Drafting Davis would finally give the Bobcats a franchise player around which to build.  He would complement Bismack Biyombo well; neither one is a prototypical power forward or center, but their talent and athleticism would allow them to play together, freely switching defensively on the other teams’ bigs and concentrating on their strengths on the offensive end.

With Davis, the Bobcats would likely be able to lure a better coach this summer, and would improve appreciably on the court right away.  Then they would have another first rounder (or two) in 2013 and, most importantly, tons of cap room to lure a top  free agent in summer 2013.  Yes, if the Bobcats get Anthony Davis in 2012 I think they very well could be in the playoffs by the 2013-14 season.

Unfortunately, there is a 75% chance that the Bobcats will not win the lottery, and will instead be picking second, third, or fourth.  And most unfortunately, there are no surefire All-Stars after Davis.  The once-vaunted 2012 NBA Draft has turned into a bunch of question marks.

Let’s be clear: it will be an absolute tragedy if (when?) the Bobcats don’t win the lottery Wednesday night.  The players that will be available with picks 2-4 either have ceilings below “superstar” and/or have significant bust potential, making the Bobcats’ road back to relevance even longer.

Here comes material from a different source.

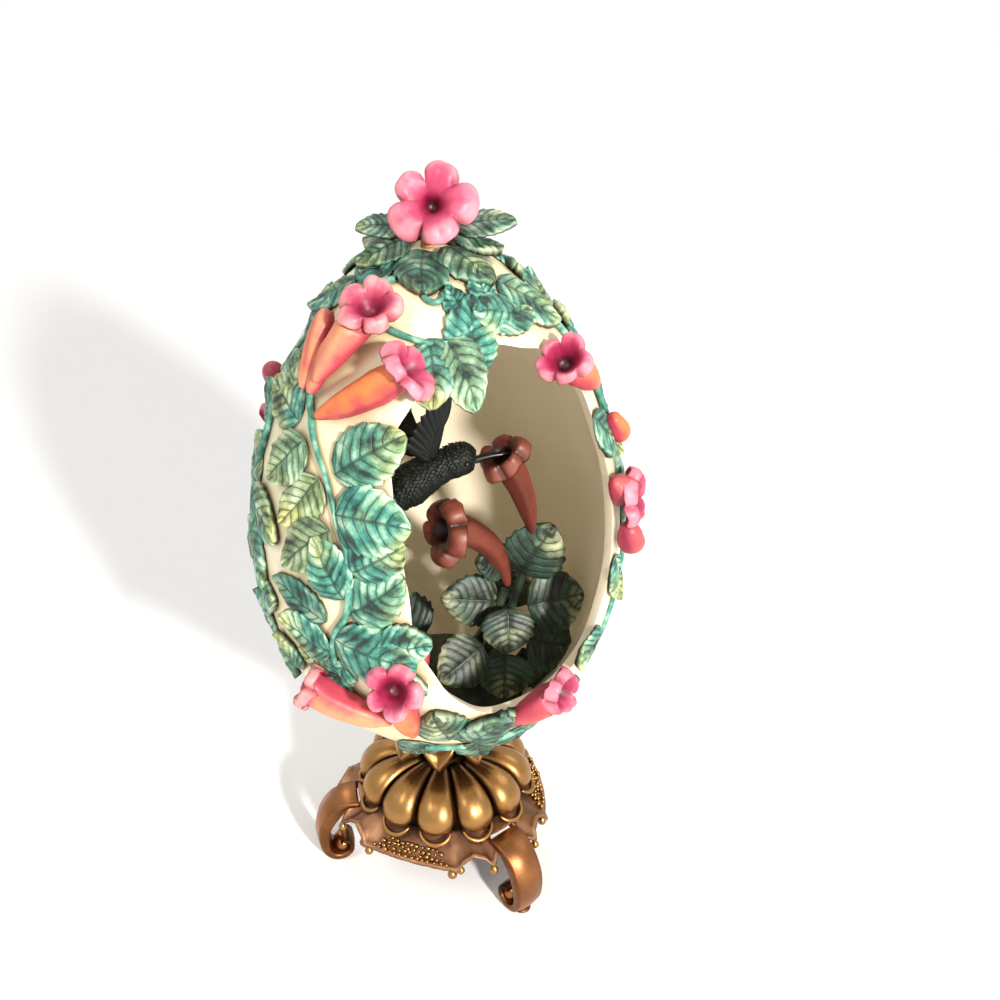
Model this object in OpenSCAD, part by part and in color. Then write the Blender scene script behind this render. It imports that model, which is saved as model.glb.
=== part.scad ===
// Decorative egg on a cast tripod stand.
// A hollow egg with a large oval window stands in the crown of a lobed bell on three scroll feet.
// Vines, trumpet flowers and buds are glued on the shell, and a garden with a bird stands inside it.
// The window faces -Y. Longitude 0 is the window's middle and grows towards +X.
// Latitude runs from -90 at the egg's foot to 90 at its top.

/* [Egg shell] */
// Largest radius of the egg
egg_radius = 31; // [29.5:0.5:33]
// Half of the egg's height
egg_half_height = 46; // [44:0.5:49]
// How much the egg narrows towards its top
egg_taper = 0.115; // [0.06:0.005:0.15]
// Thickness of the shell
shell_wall = 1.6; // [1.2:0.1:2.2]

/* [Window] */
// Half of the window's width
window_half_width = 19; // [17:0.5:20]
// Half of the window's height
window_half_height = 30; // [27:0.5:31]
// Height of the window's middle above the egg's middle
window_rise = 6; // [4.5:0.5:7]
// Squareness of the oval, where 2 is an ellipse
window_squareness = 2.3; // [2:0.1:2.8]

/* [Stand] */
// Height of the egg's lowest point
stand_height = 33.4; // [32.6:0.2:36]
// Turn of the stand about its axis, in degrees
stand_turn = 9; // [0:1:30]
// Radius of the circle on which the feet rest
foot_circle = 23.6; // [22.8:0.2:25]
// Width of a foot's scroll
foot_width = 5.4; // [4.6:0.2:6.4]
// Diameter of the ball in a foot's curl
foot_ball = 3.4; // [2.8:0.2:3.6]
// Radius of the bell at its foot
bell_radius = 14.4; // [14:0.2:15.4]
// Radius of the bell at its top
bell_top_radius = 4.6; // [4.2:0.2:5.4]
// Height of the bell's foot
bell_foot = 16.6; // [16:0.2:17.4]
// Thickness of the bell
bell_wall = 1.4; // [1:0.1:2]
// Height of the neck between bell and egg
neck_height = 10.4; // [9.4:0.2:11]
// Number of lobes round the bell
lobe_count = 12; // [9:3:15]
// Height of a lobe over the bell
lobe_rise = 2.9; // [2:0.1:3.2]
// Thickness of the skirt
skirt_wall = 1; // [0.8:0.1:1.4]
// Diameter of the drops that hang on the skirt's edge
drop_d = 1.7; // [1.2:0.1:2.2]
// Diameter of the grains in the bands over the skirt's long edges
grain_d = 1; // [0.7:0.1:1.2]

/* [Crown] */
// Number of petals in the crown
petal_count = 10; // [8:1:12]
// Length of a petal
petal_length = 6.8; // [6:0.2:7.6]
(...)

But there’s no use crying over spilled milk.  And superstar or not, pick 2-4 should still significantly improve the team.  The consensus is that there is no sure #2 or #3 pick this year and that what we have instead is a second tier including Michael Kidd-Gilchrist, Andre Drummond, Thomas Robinson and Bradley Beal.

When considering players in the same tier, team needs/strengths necessarily come into play.  While the Bobcats do have the least talented roster in the league, there are some relative strengths that would be foolish to ignore.  Probably the most striking is that the Bobcats have a glut of young and skilled, but either soft or undersized big men: Bismack Biyombo (undersized), Byron Mullens (soft), DJ White (soft), Tyrus Thomas (???).  So basically, power forward is not a position of need — unless that “power forward” is Anthony Davis, a hybrid power forward/center with singular talent a la Tim Duncan.

I also think that Gerald Henderson at starting 2-guard is a relative strength.  He has limitations, especially on the offensive end, and will never be an All-Star.  But he’s cost-effective (and likely to stay that way even after his rookie deal runs out), a good defender, and still has some potential to improve offensively.

With that in mind, here are some thoughts about what the Bobcats might do with picks #2-4.

#2: There is a 21.5% chance that the Bobcats will end up with the second pick.  It’s not a bad place to be, what with your choice of anyone not named Anthony Davis.  But it will come with a lot of pressure to pick the right guy, and not the bust.

I think most teams, the Bobcats included, would probably go with Michael Kidd-Gilchrist at #2.  He has prototypical small-forward size (6’7″, 225), plenty of athleticism and is a strong leader.  He’ll be a solid defender, and possibly an elite one, at his position.  Offensively, he’s an amazing slasher/finisher who needs to work on his range and shotmaking.  I really like the “Gerald Wallace, but with more offensive potential” comparison.  Finally, there is low bust potential with Kidd-Gilchrist, which is an important consideration when picking at #2.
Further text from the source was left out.